La vie et la liberté avaient leur origine en Dieu, elles passaient aussi par Moïse qui risquait sa vie dans la confrontation avec Pharaon, communiquait son enthousiasme à tout un peuple, bousculait tous les obstacles pour les conduire à l’épreuve commune à tous les hommes : vouloir la liberté et s’en donner les moyens ! Voilà pourquoi la plus ancienne parole au sujet de Dieu est son affirmation en tant que libérateur.
Et c’est cela qui doit alimenter notre propre foi, plutôt que le constat d’une faiblesse qui nous concerne tous et qui, bien entendu, ne nous sauvera pas. Mais il reste une question importante : pourquoi cette quête de liberté est-elle si difficile, pourquoi est-elle si souvent mise en échec, pourquoi nous retrouvons-nous si souvent dans un désert ?
Si nous retrouvons le peuple hébreu dans le désert, nous voyons leur espérance asséchée, nous les trouvons sans solution de rechange. Est-ce l’objectif de Dieu ou celui de Moïse ? Qui s’est trompé dans cette affaire ? On se demande bien comment un Dieu qui inspire le goût de la liberté pourrait oublier de donner à boire en cours de route, pourquoi il tarde tant à répondre à un besoin si simple et si vital.
L’espérance est quelque chose qui vit en nous et l’auteur de ce texte a compris que si nous venons à en manquer, c’est comme manquer d’eau : ce besoin vital est le seul que nous devons combler rapidement. Nous pouvons nous passer de manger pendant plusieurs jours, voire plusieurs semaines pour les plus endurants, mais le manque d’eau nous tue très rapidement.
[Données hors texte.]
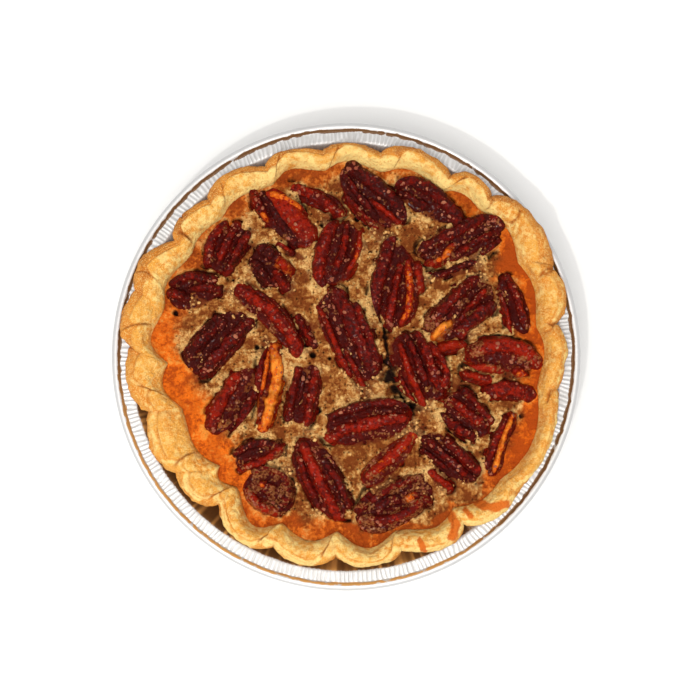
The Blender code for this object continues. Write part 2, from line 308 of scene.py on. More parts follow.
# The crust: shortcrust pastry, rolled out, laid in the tin and cut off at its edge. The edge is rolled under and
# pinched into twenty flutes, each of which starts in a knob that laps over the one before. It is baked pale gold
# and browner on its outer slope, with a few cracks, blisters and drops of syrup. Light is painted in as well. The
# crest is painted paler by side: on its inner face towards the top, on its outer band away from the top, and most
# at the top and bottom of the view (painted highlight). The outer slope is painted browner towards the top, and the
# inner half oranger away from it (painted shade). The creases and cracks are painted dark (painted shade).

RIM_TOP = 31.6
FOLD_DROP = 1.3
FILLING_EDGE = 25.2
INNER_SLOPE = 1.2
CUTS_PER_FLUTE = 60
RING_STEPS = 9
OUTER_FULLNESS = 0.6
INNER_FULLNESS = 1.2
RIM_SECTION = ((1.0, 0.28), (0.84, 0.78), (0.52, 1.0), (0.2, 0.84), (0.0, 0.45))
FLANGE_TOP = 24.5
LIP_INSET = 0.7
LIP_LIFT = 0.45
LIP_LIFT_OVER_BEAD = 1.25
BEAD_START = 79.0
BEAD_WIDTH = 3.3
CRUST_REACH = 83.9
CRUST_CEILING = 31.75
CRUST_FOOT = (58.3, 0.8)
CRUST_FLOOR = (54.0, 5.2)

# Each flute, counterclockwise from +X: the angle of its fold, how many degrees further on that fold reaches the
# filling, the rim's outer and inner radius there and at the bulge, and where the bulge lies in the flute.
FLUTES = (
    (8.0, 0.0, 76.1, 69.7, 81.8, 72.3, 0.62),
    (22.5, 5.5, 79.8, 70.9, 83.4, 74.2, 0.52),
    (47.3, 0.0, 77.1, 71.7, 79.6, 72.6, 0.45),
    (59.5, 0.0, 74.7, 69.2, 78.2, 71.4, 0.57),
    (80.2, -1.4, 73.6, 67.8, 76.3, 70.5, 0.62),
    (96.6, 0.0, 74.1, 67.6, 76.5, 70.7, 0.62),
    (113.4, 0.0, 73.7, 67.4, 78.0, 69.4, 0.62),
    (131.8, 0.8, 74.5, 67.3, 77.4, 68.5, 0.57),
    (146.6, 0.4, 74.1, 67.0, 81.3, 70.1, 0.65),
    (163.2, 2.0, 79.0, 68.2, 81.5, 71.1, 0.57),
    (178.2, 5.0, 76.3, 64.7, 78.6, 67.4, 0.42),
    (196.5, 2.0, 73.3, 62.6, 77.1, 64.2, 0.57),
    (215.2, 6.6, 72.9, 61.1, 75.5, 64.5, 0.38),
    (229.9, 1.0, 70.4, 62.4, 76.4, 70.3, 0.60),
    (249.4, 0.0, 72.7, 65.4, 76.2, 68.6, 0.50),
    (267.1, 0.0, 71.8, 64.2, 76.0, 70.4, 0.53),
    (285.6, 0.0, 72.4, 66.3, 77.4, 70.3, 0.65),
    (304.4, 0.4, 73.7, 67.6, 79.1, 72.1, 0.56),
    (323.5, 0.0, 78.4, 72.5, 79.3, 74.4, 0.36),
    (350.2, 0.0, 76.1, 70.2, 78.9, 71.9, 0.60),
)

# Where each flute laps over the one before: the crease's angle and its place across the rim (0 at the outer edge,
# 1 at the inner one) at one end and at the other, and how sharp it is
CREASES = (
    (7.8, 0.3, 5.8, 1.0, 0.6), (22.4, 0.05, 21.7, 0.65, 0.8), (46.6, 0.4, 45.7, 1.0, 0.6),
    (56.0, 0.4, 58.6, 1.0, 0.9), (74.6, 0.5, 75.4, 1.0, 0.7), (92.2, 0.4, 94.6, 1.0, 1.0),
    (108.8, 0.35, 112.2, 1.0, 1.0), (126.4, 0.3, 129.0, 0.95, 0.5), (144.5, 0.4, 144.0, 0.9, 0.8),
    (158.9, 0.1, 158.3, 0.6, 0.7), (174.4, 0.15, 171.8, 0.9, 0.9), (189.4, 0.45, 193.0, 1.0, 0.9),
    (213.6, 0.3, 213.0, 0.9, 1.0), (227.0, 0.4, 229.6, 1.0, 0.9), (245.2, 0.4, 248.2, 1.0, 1.0),
    (263.2, 0.4, 266.2, 1.0, 1.0), (282.8, 0.5, 285.4, 1.0, 0.8), (300.6, 0.45, 303.8, 1.0, 0.9),
    (321.0, 0.05, 320.4, 0.5, 0.5), (350.4, 0.2, 347.6, 0.8, 0.9),
)

# Cracks in the crust, from point to point
CRUST_CRACKS = (
    ((62.3, 50.9), (61.2, 48.4), (58.7, 46.3)),
    ((73.1, 30.1), (70.6, 29.4), (68.8, 27.2)),
    ((74.5, 10.6), (73.2, 9.8), (71.6, 10.4)),
    ((72.6, -13.2), (71.2, -14.7), (70.4, -17.2)),
    ((-59.6, 43.4), (-57.0, 41.9), (-55.4, 40.2)),
    ((-61.0, 50.4), (-59.2, 49.1), (-57.6, 49.6)),
)

# Syrup that boiled over and ran on the crust: half width, then from point to point
SYRUP_RUNS = (
    (1.8, (46.0, -52.3), (49.0, -54.2), (52.7, -54.6), (56.0, -53.1)),
    (1.8, (37.1, -57.2), (38.6, -60.9), (37.1, -64.6)),
    (1.3, (25.9, -66.1), (27.4, -69.8)),
    (1.2, (42.0, -55.5), (43.5, -57.5)),
)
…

Ce que cette histoire nous apprend, c’est que l’objectif libérateur de Dieu a besoin de notre aspiration à la liberté, notre participation à ce besoin vital. Ce ne sont pas de simples miracles qui nous attendent, comme faire jaillir de l’eau en plein désert d’un simple coup de bâton. Le miracle qui nous attend est peut-être plus grand encore : faire jaillir l’espérance d’une vie en liberté là où elle est absente.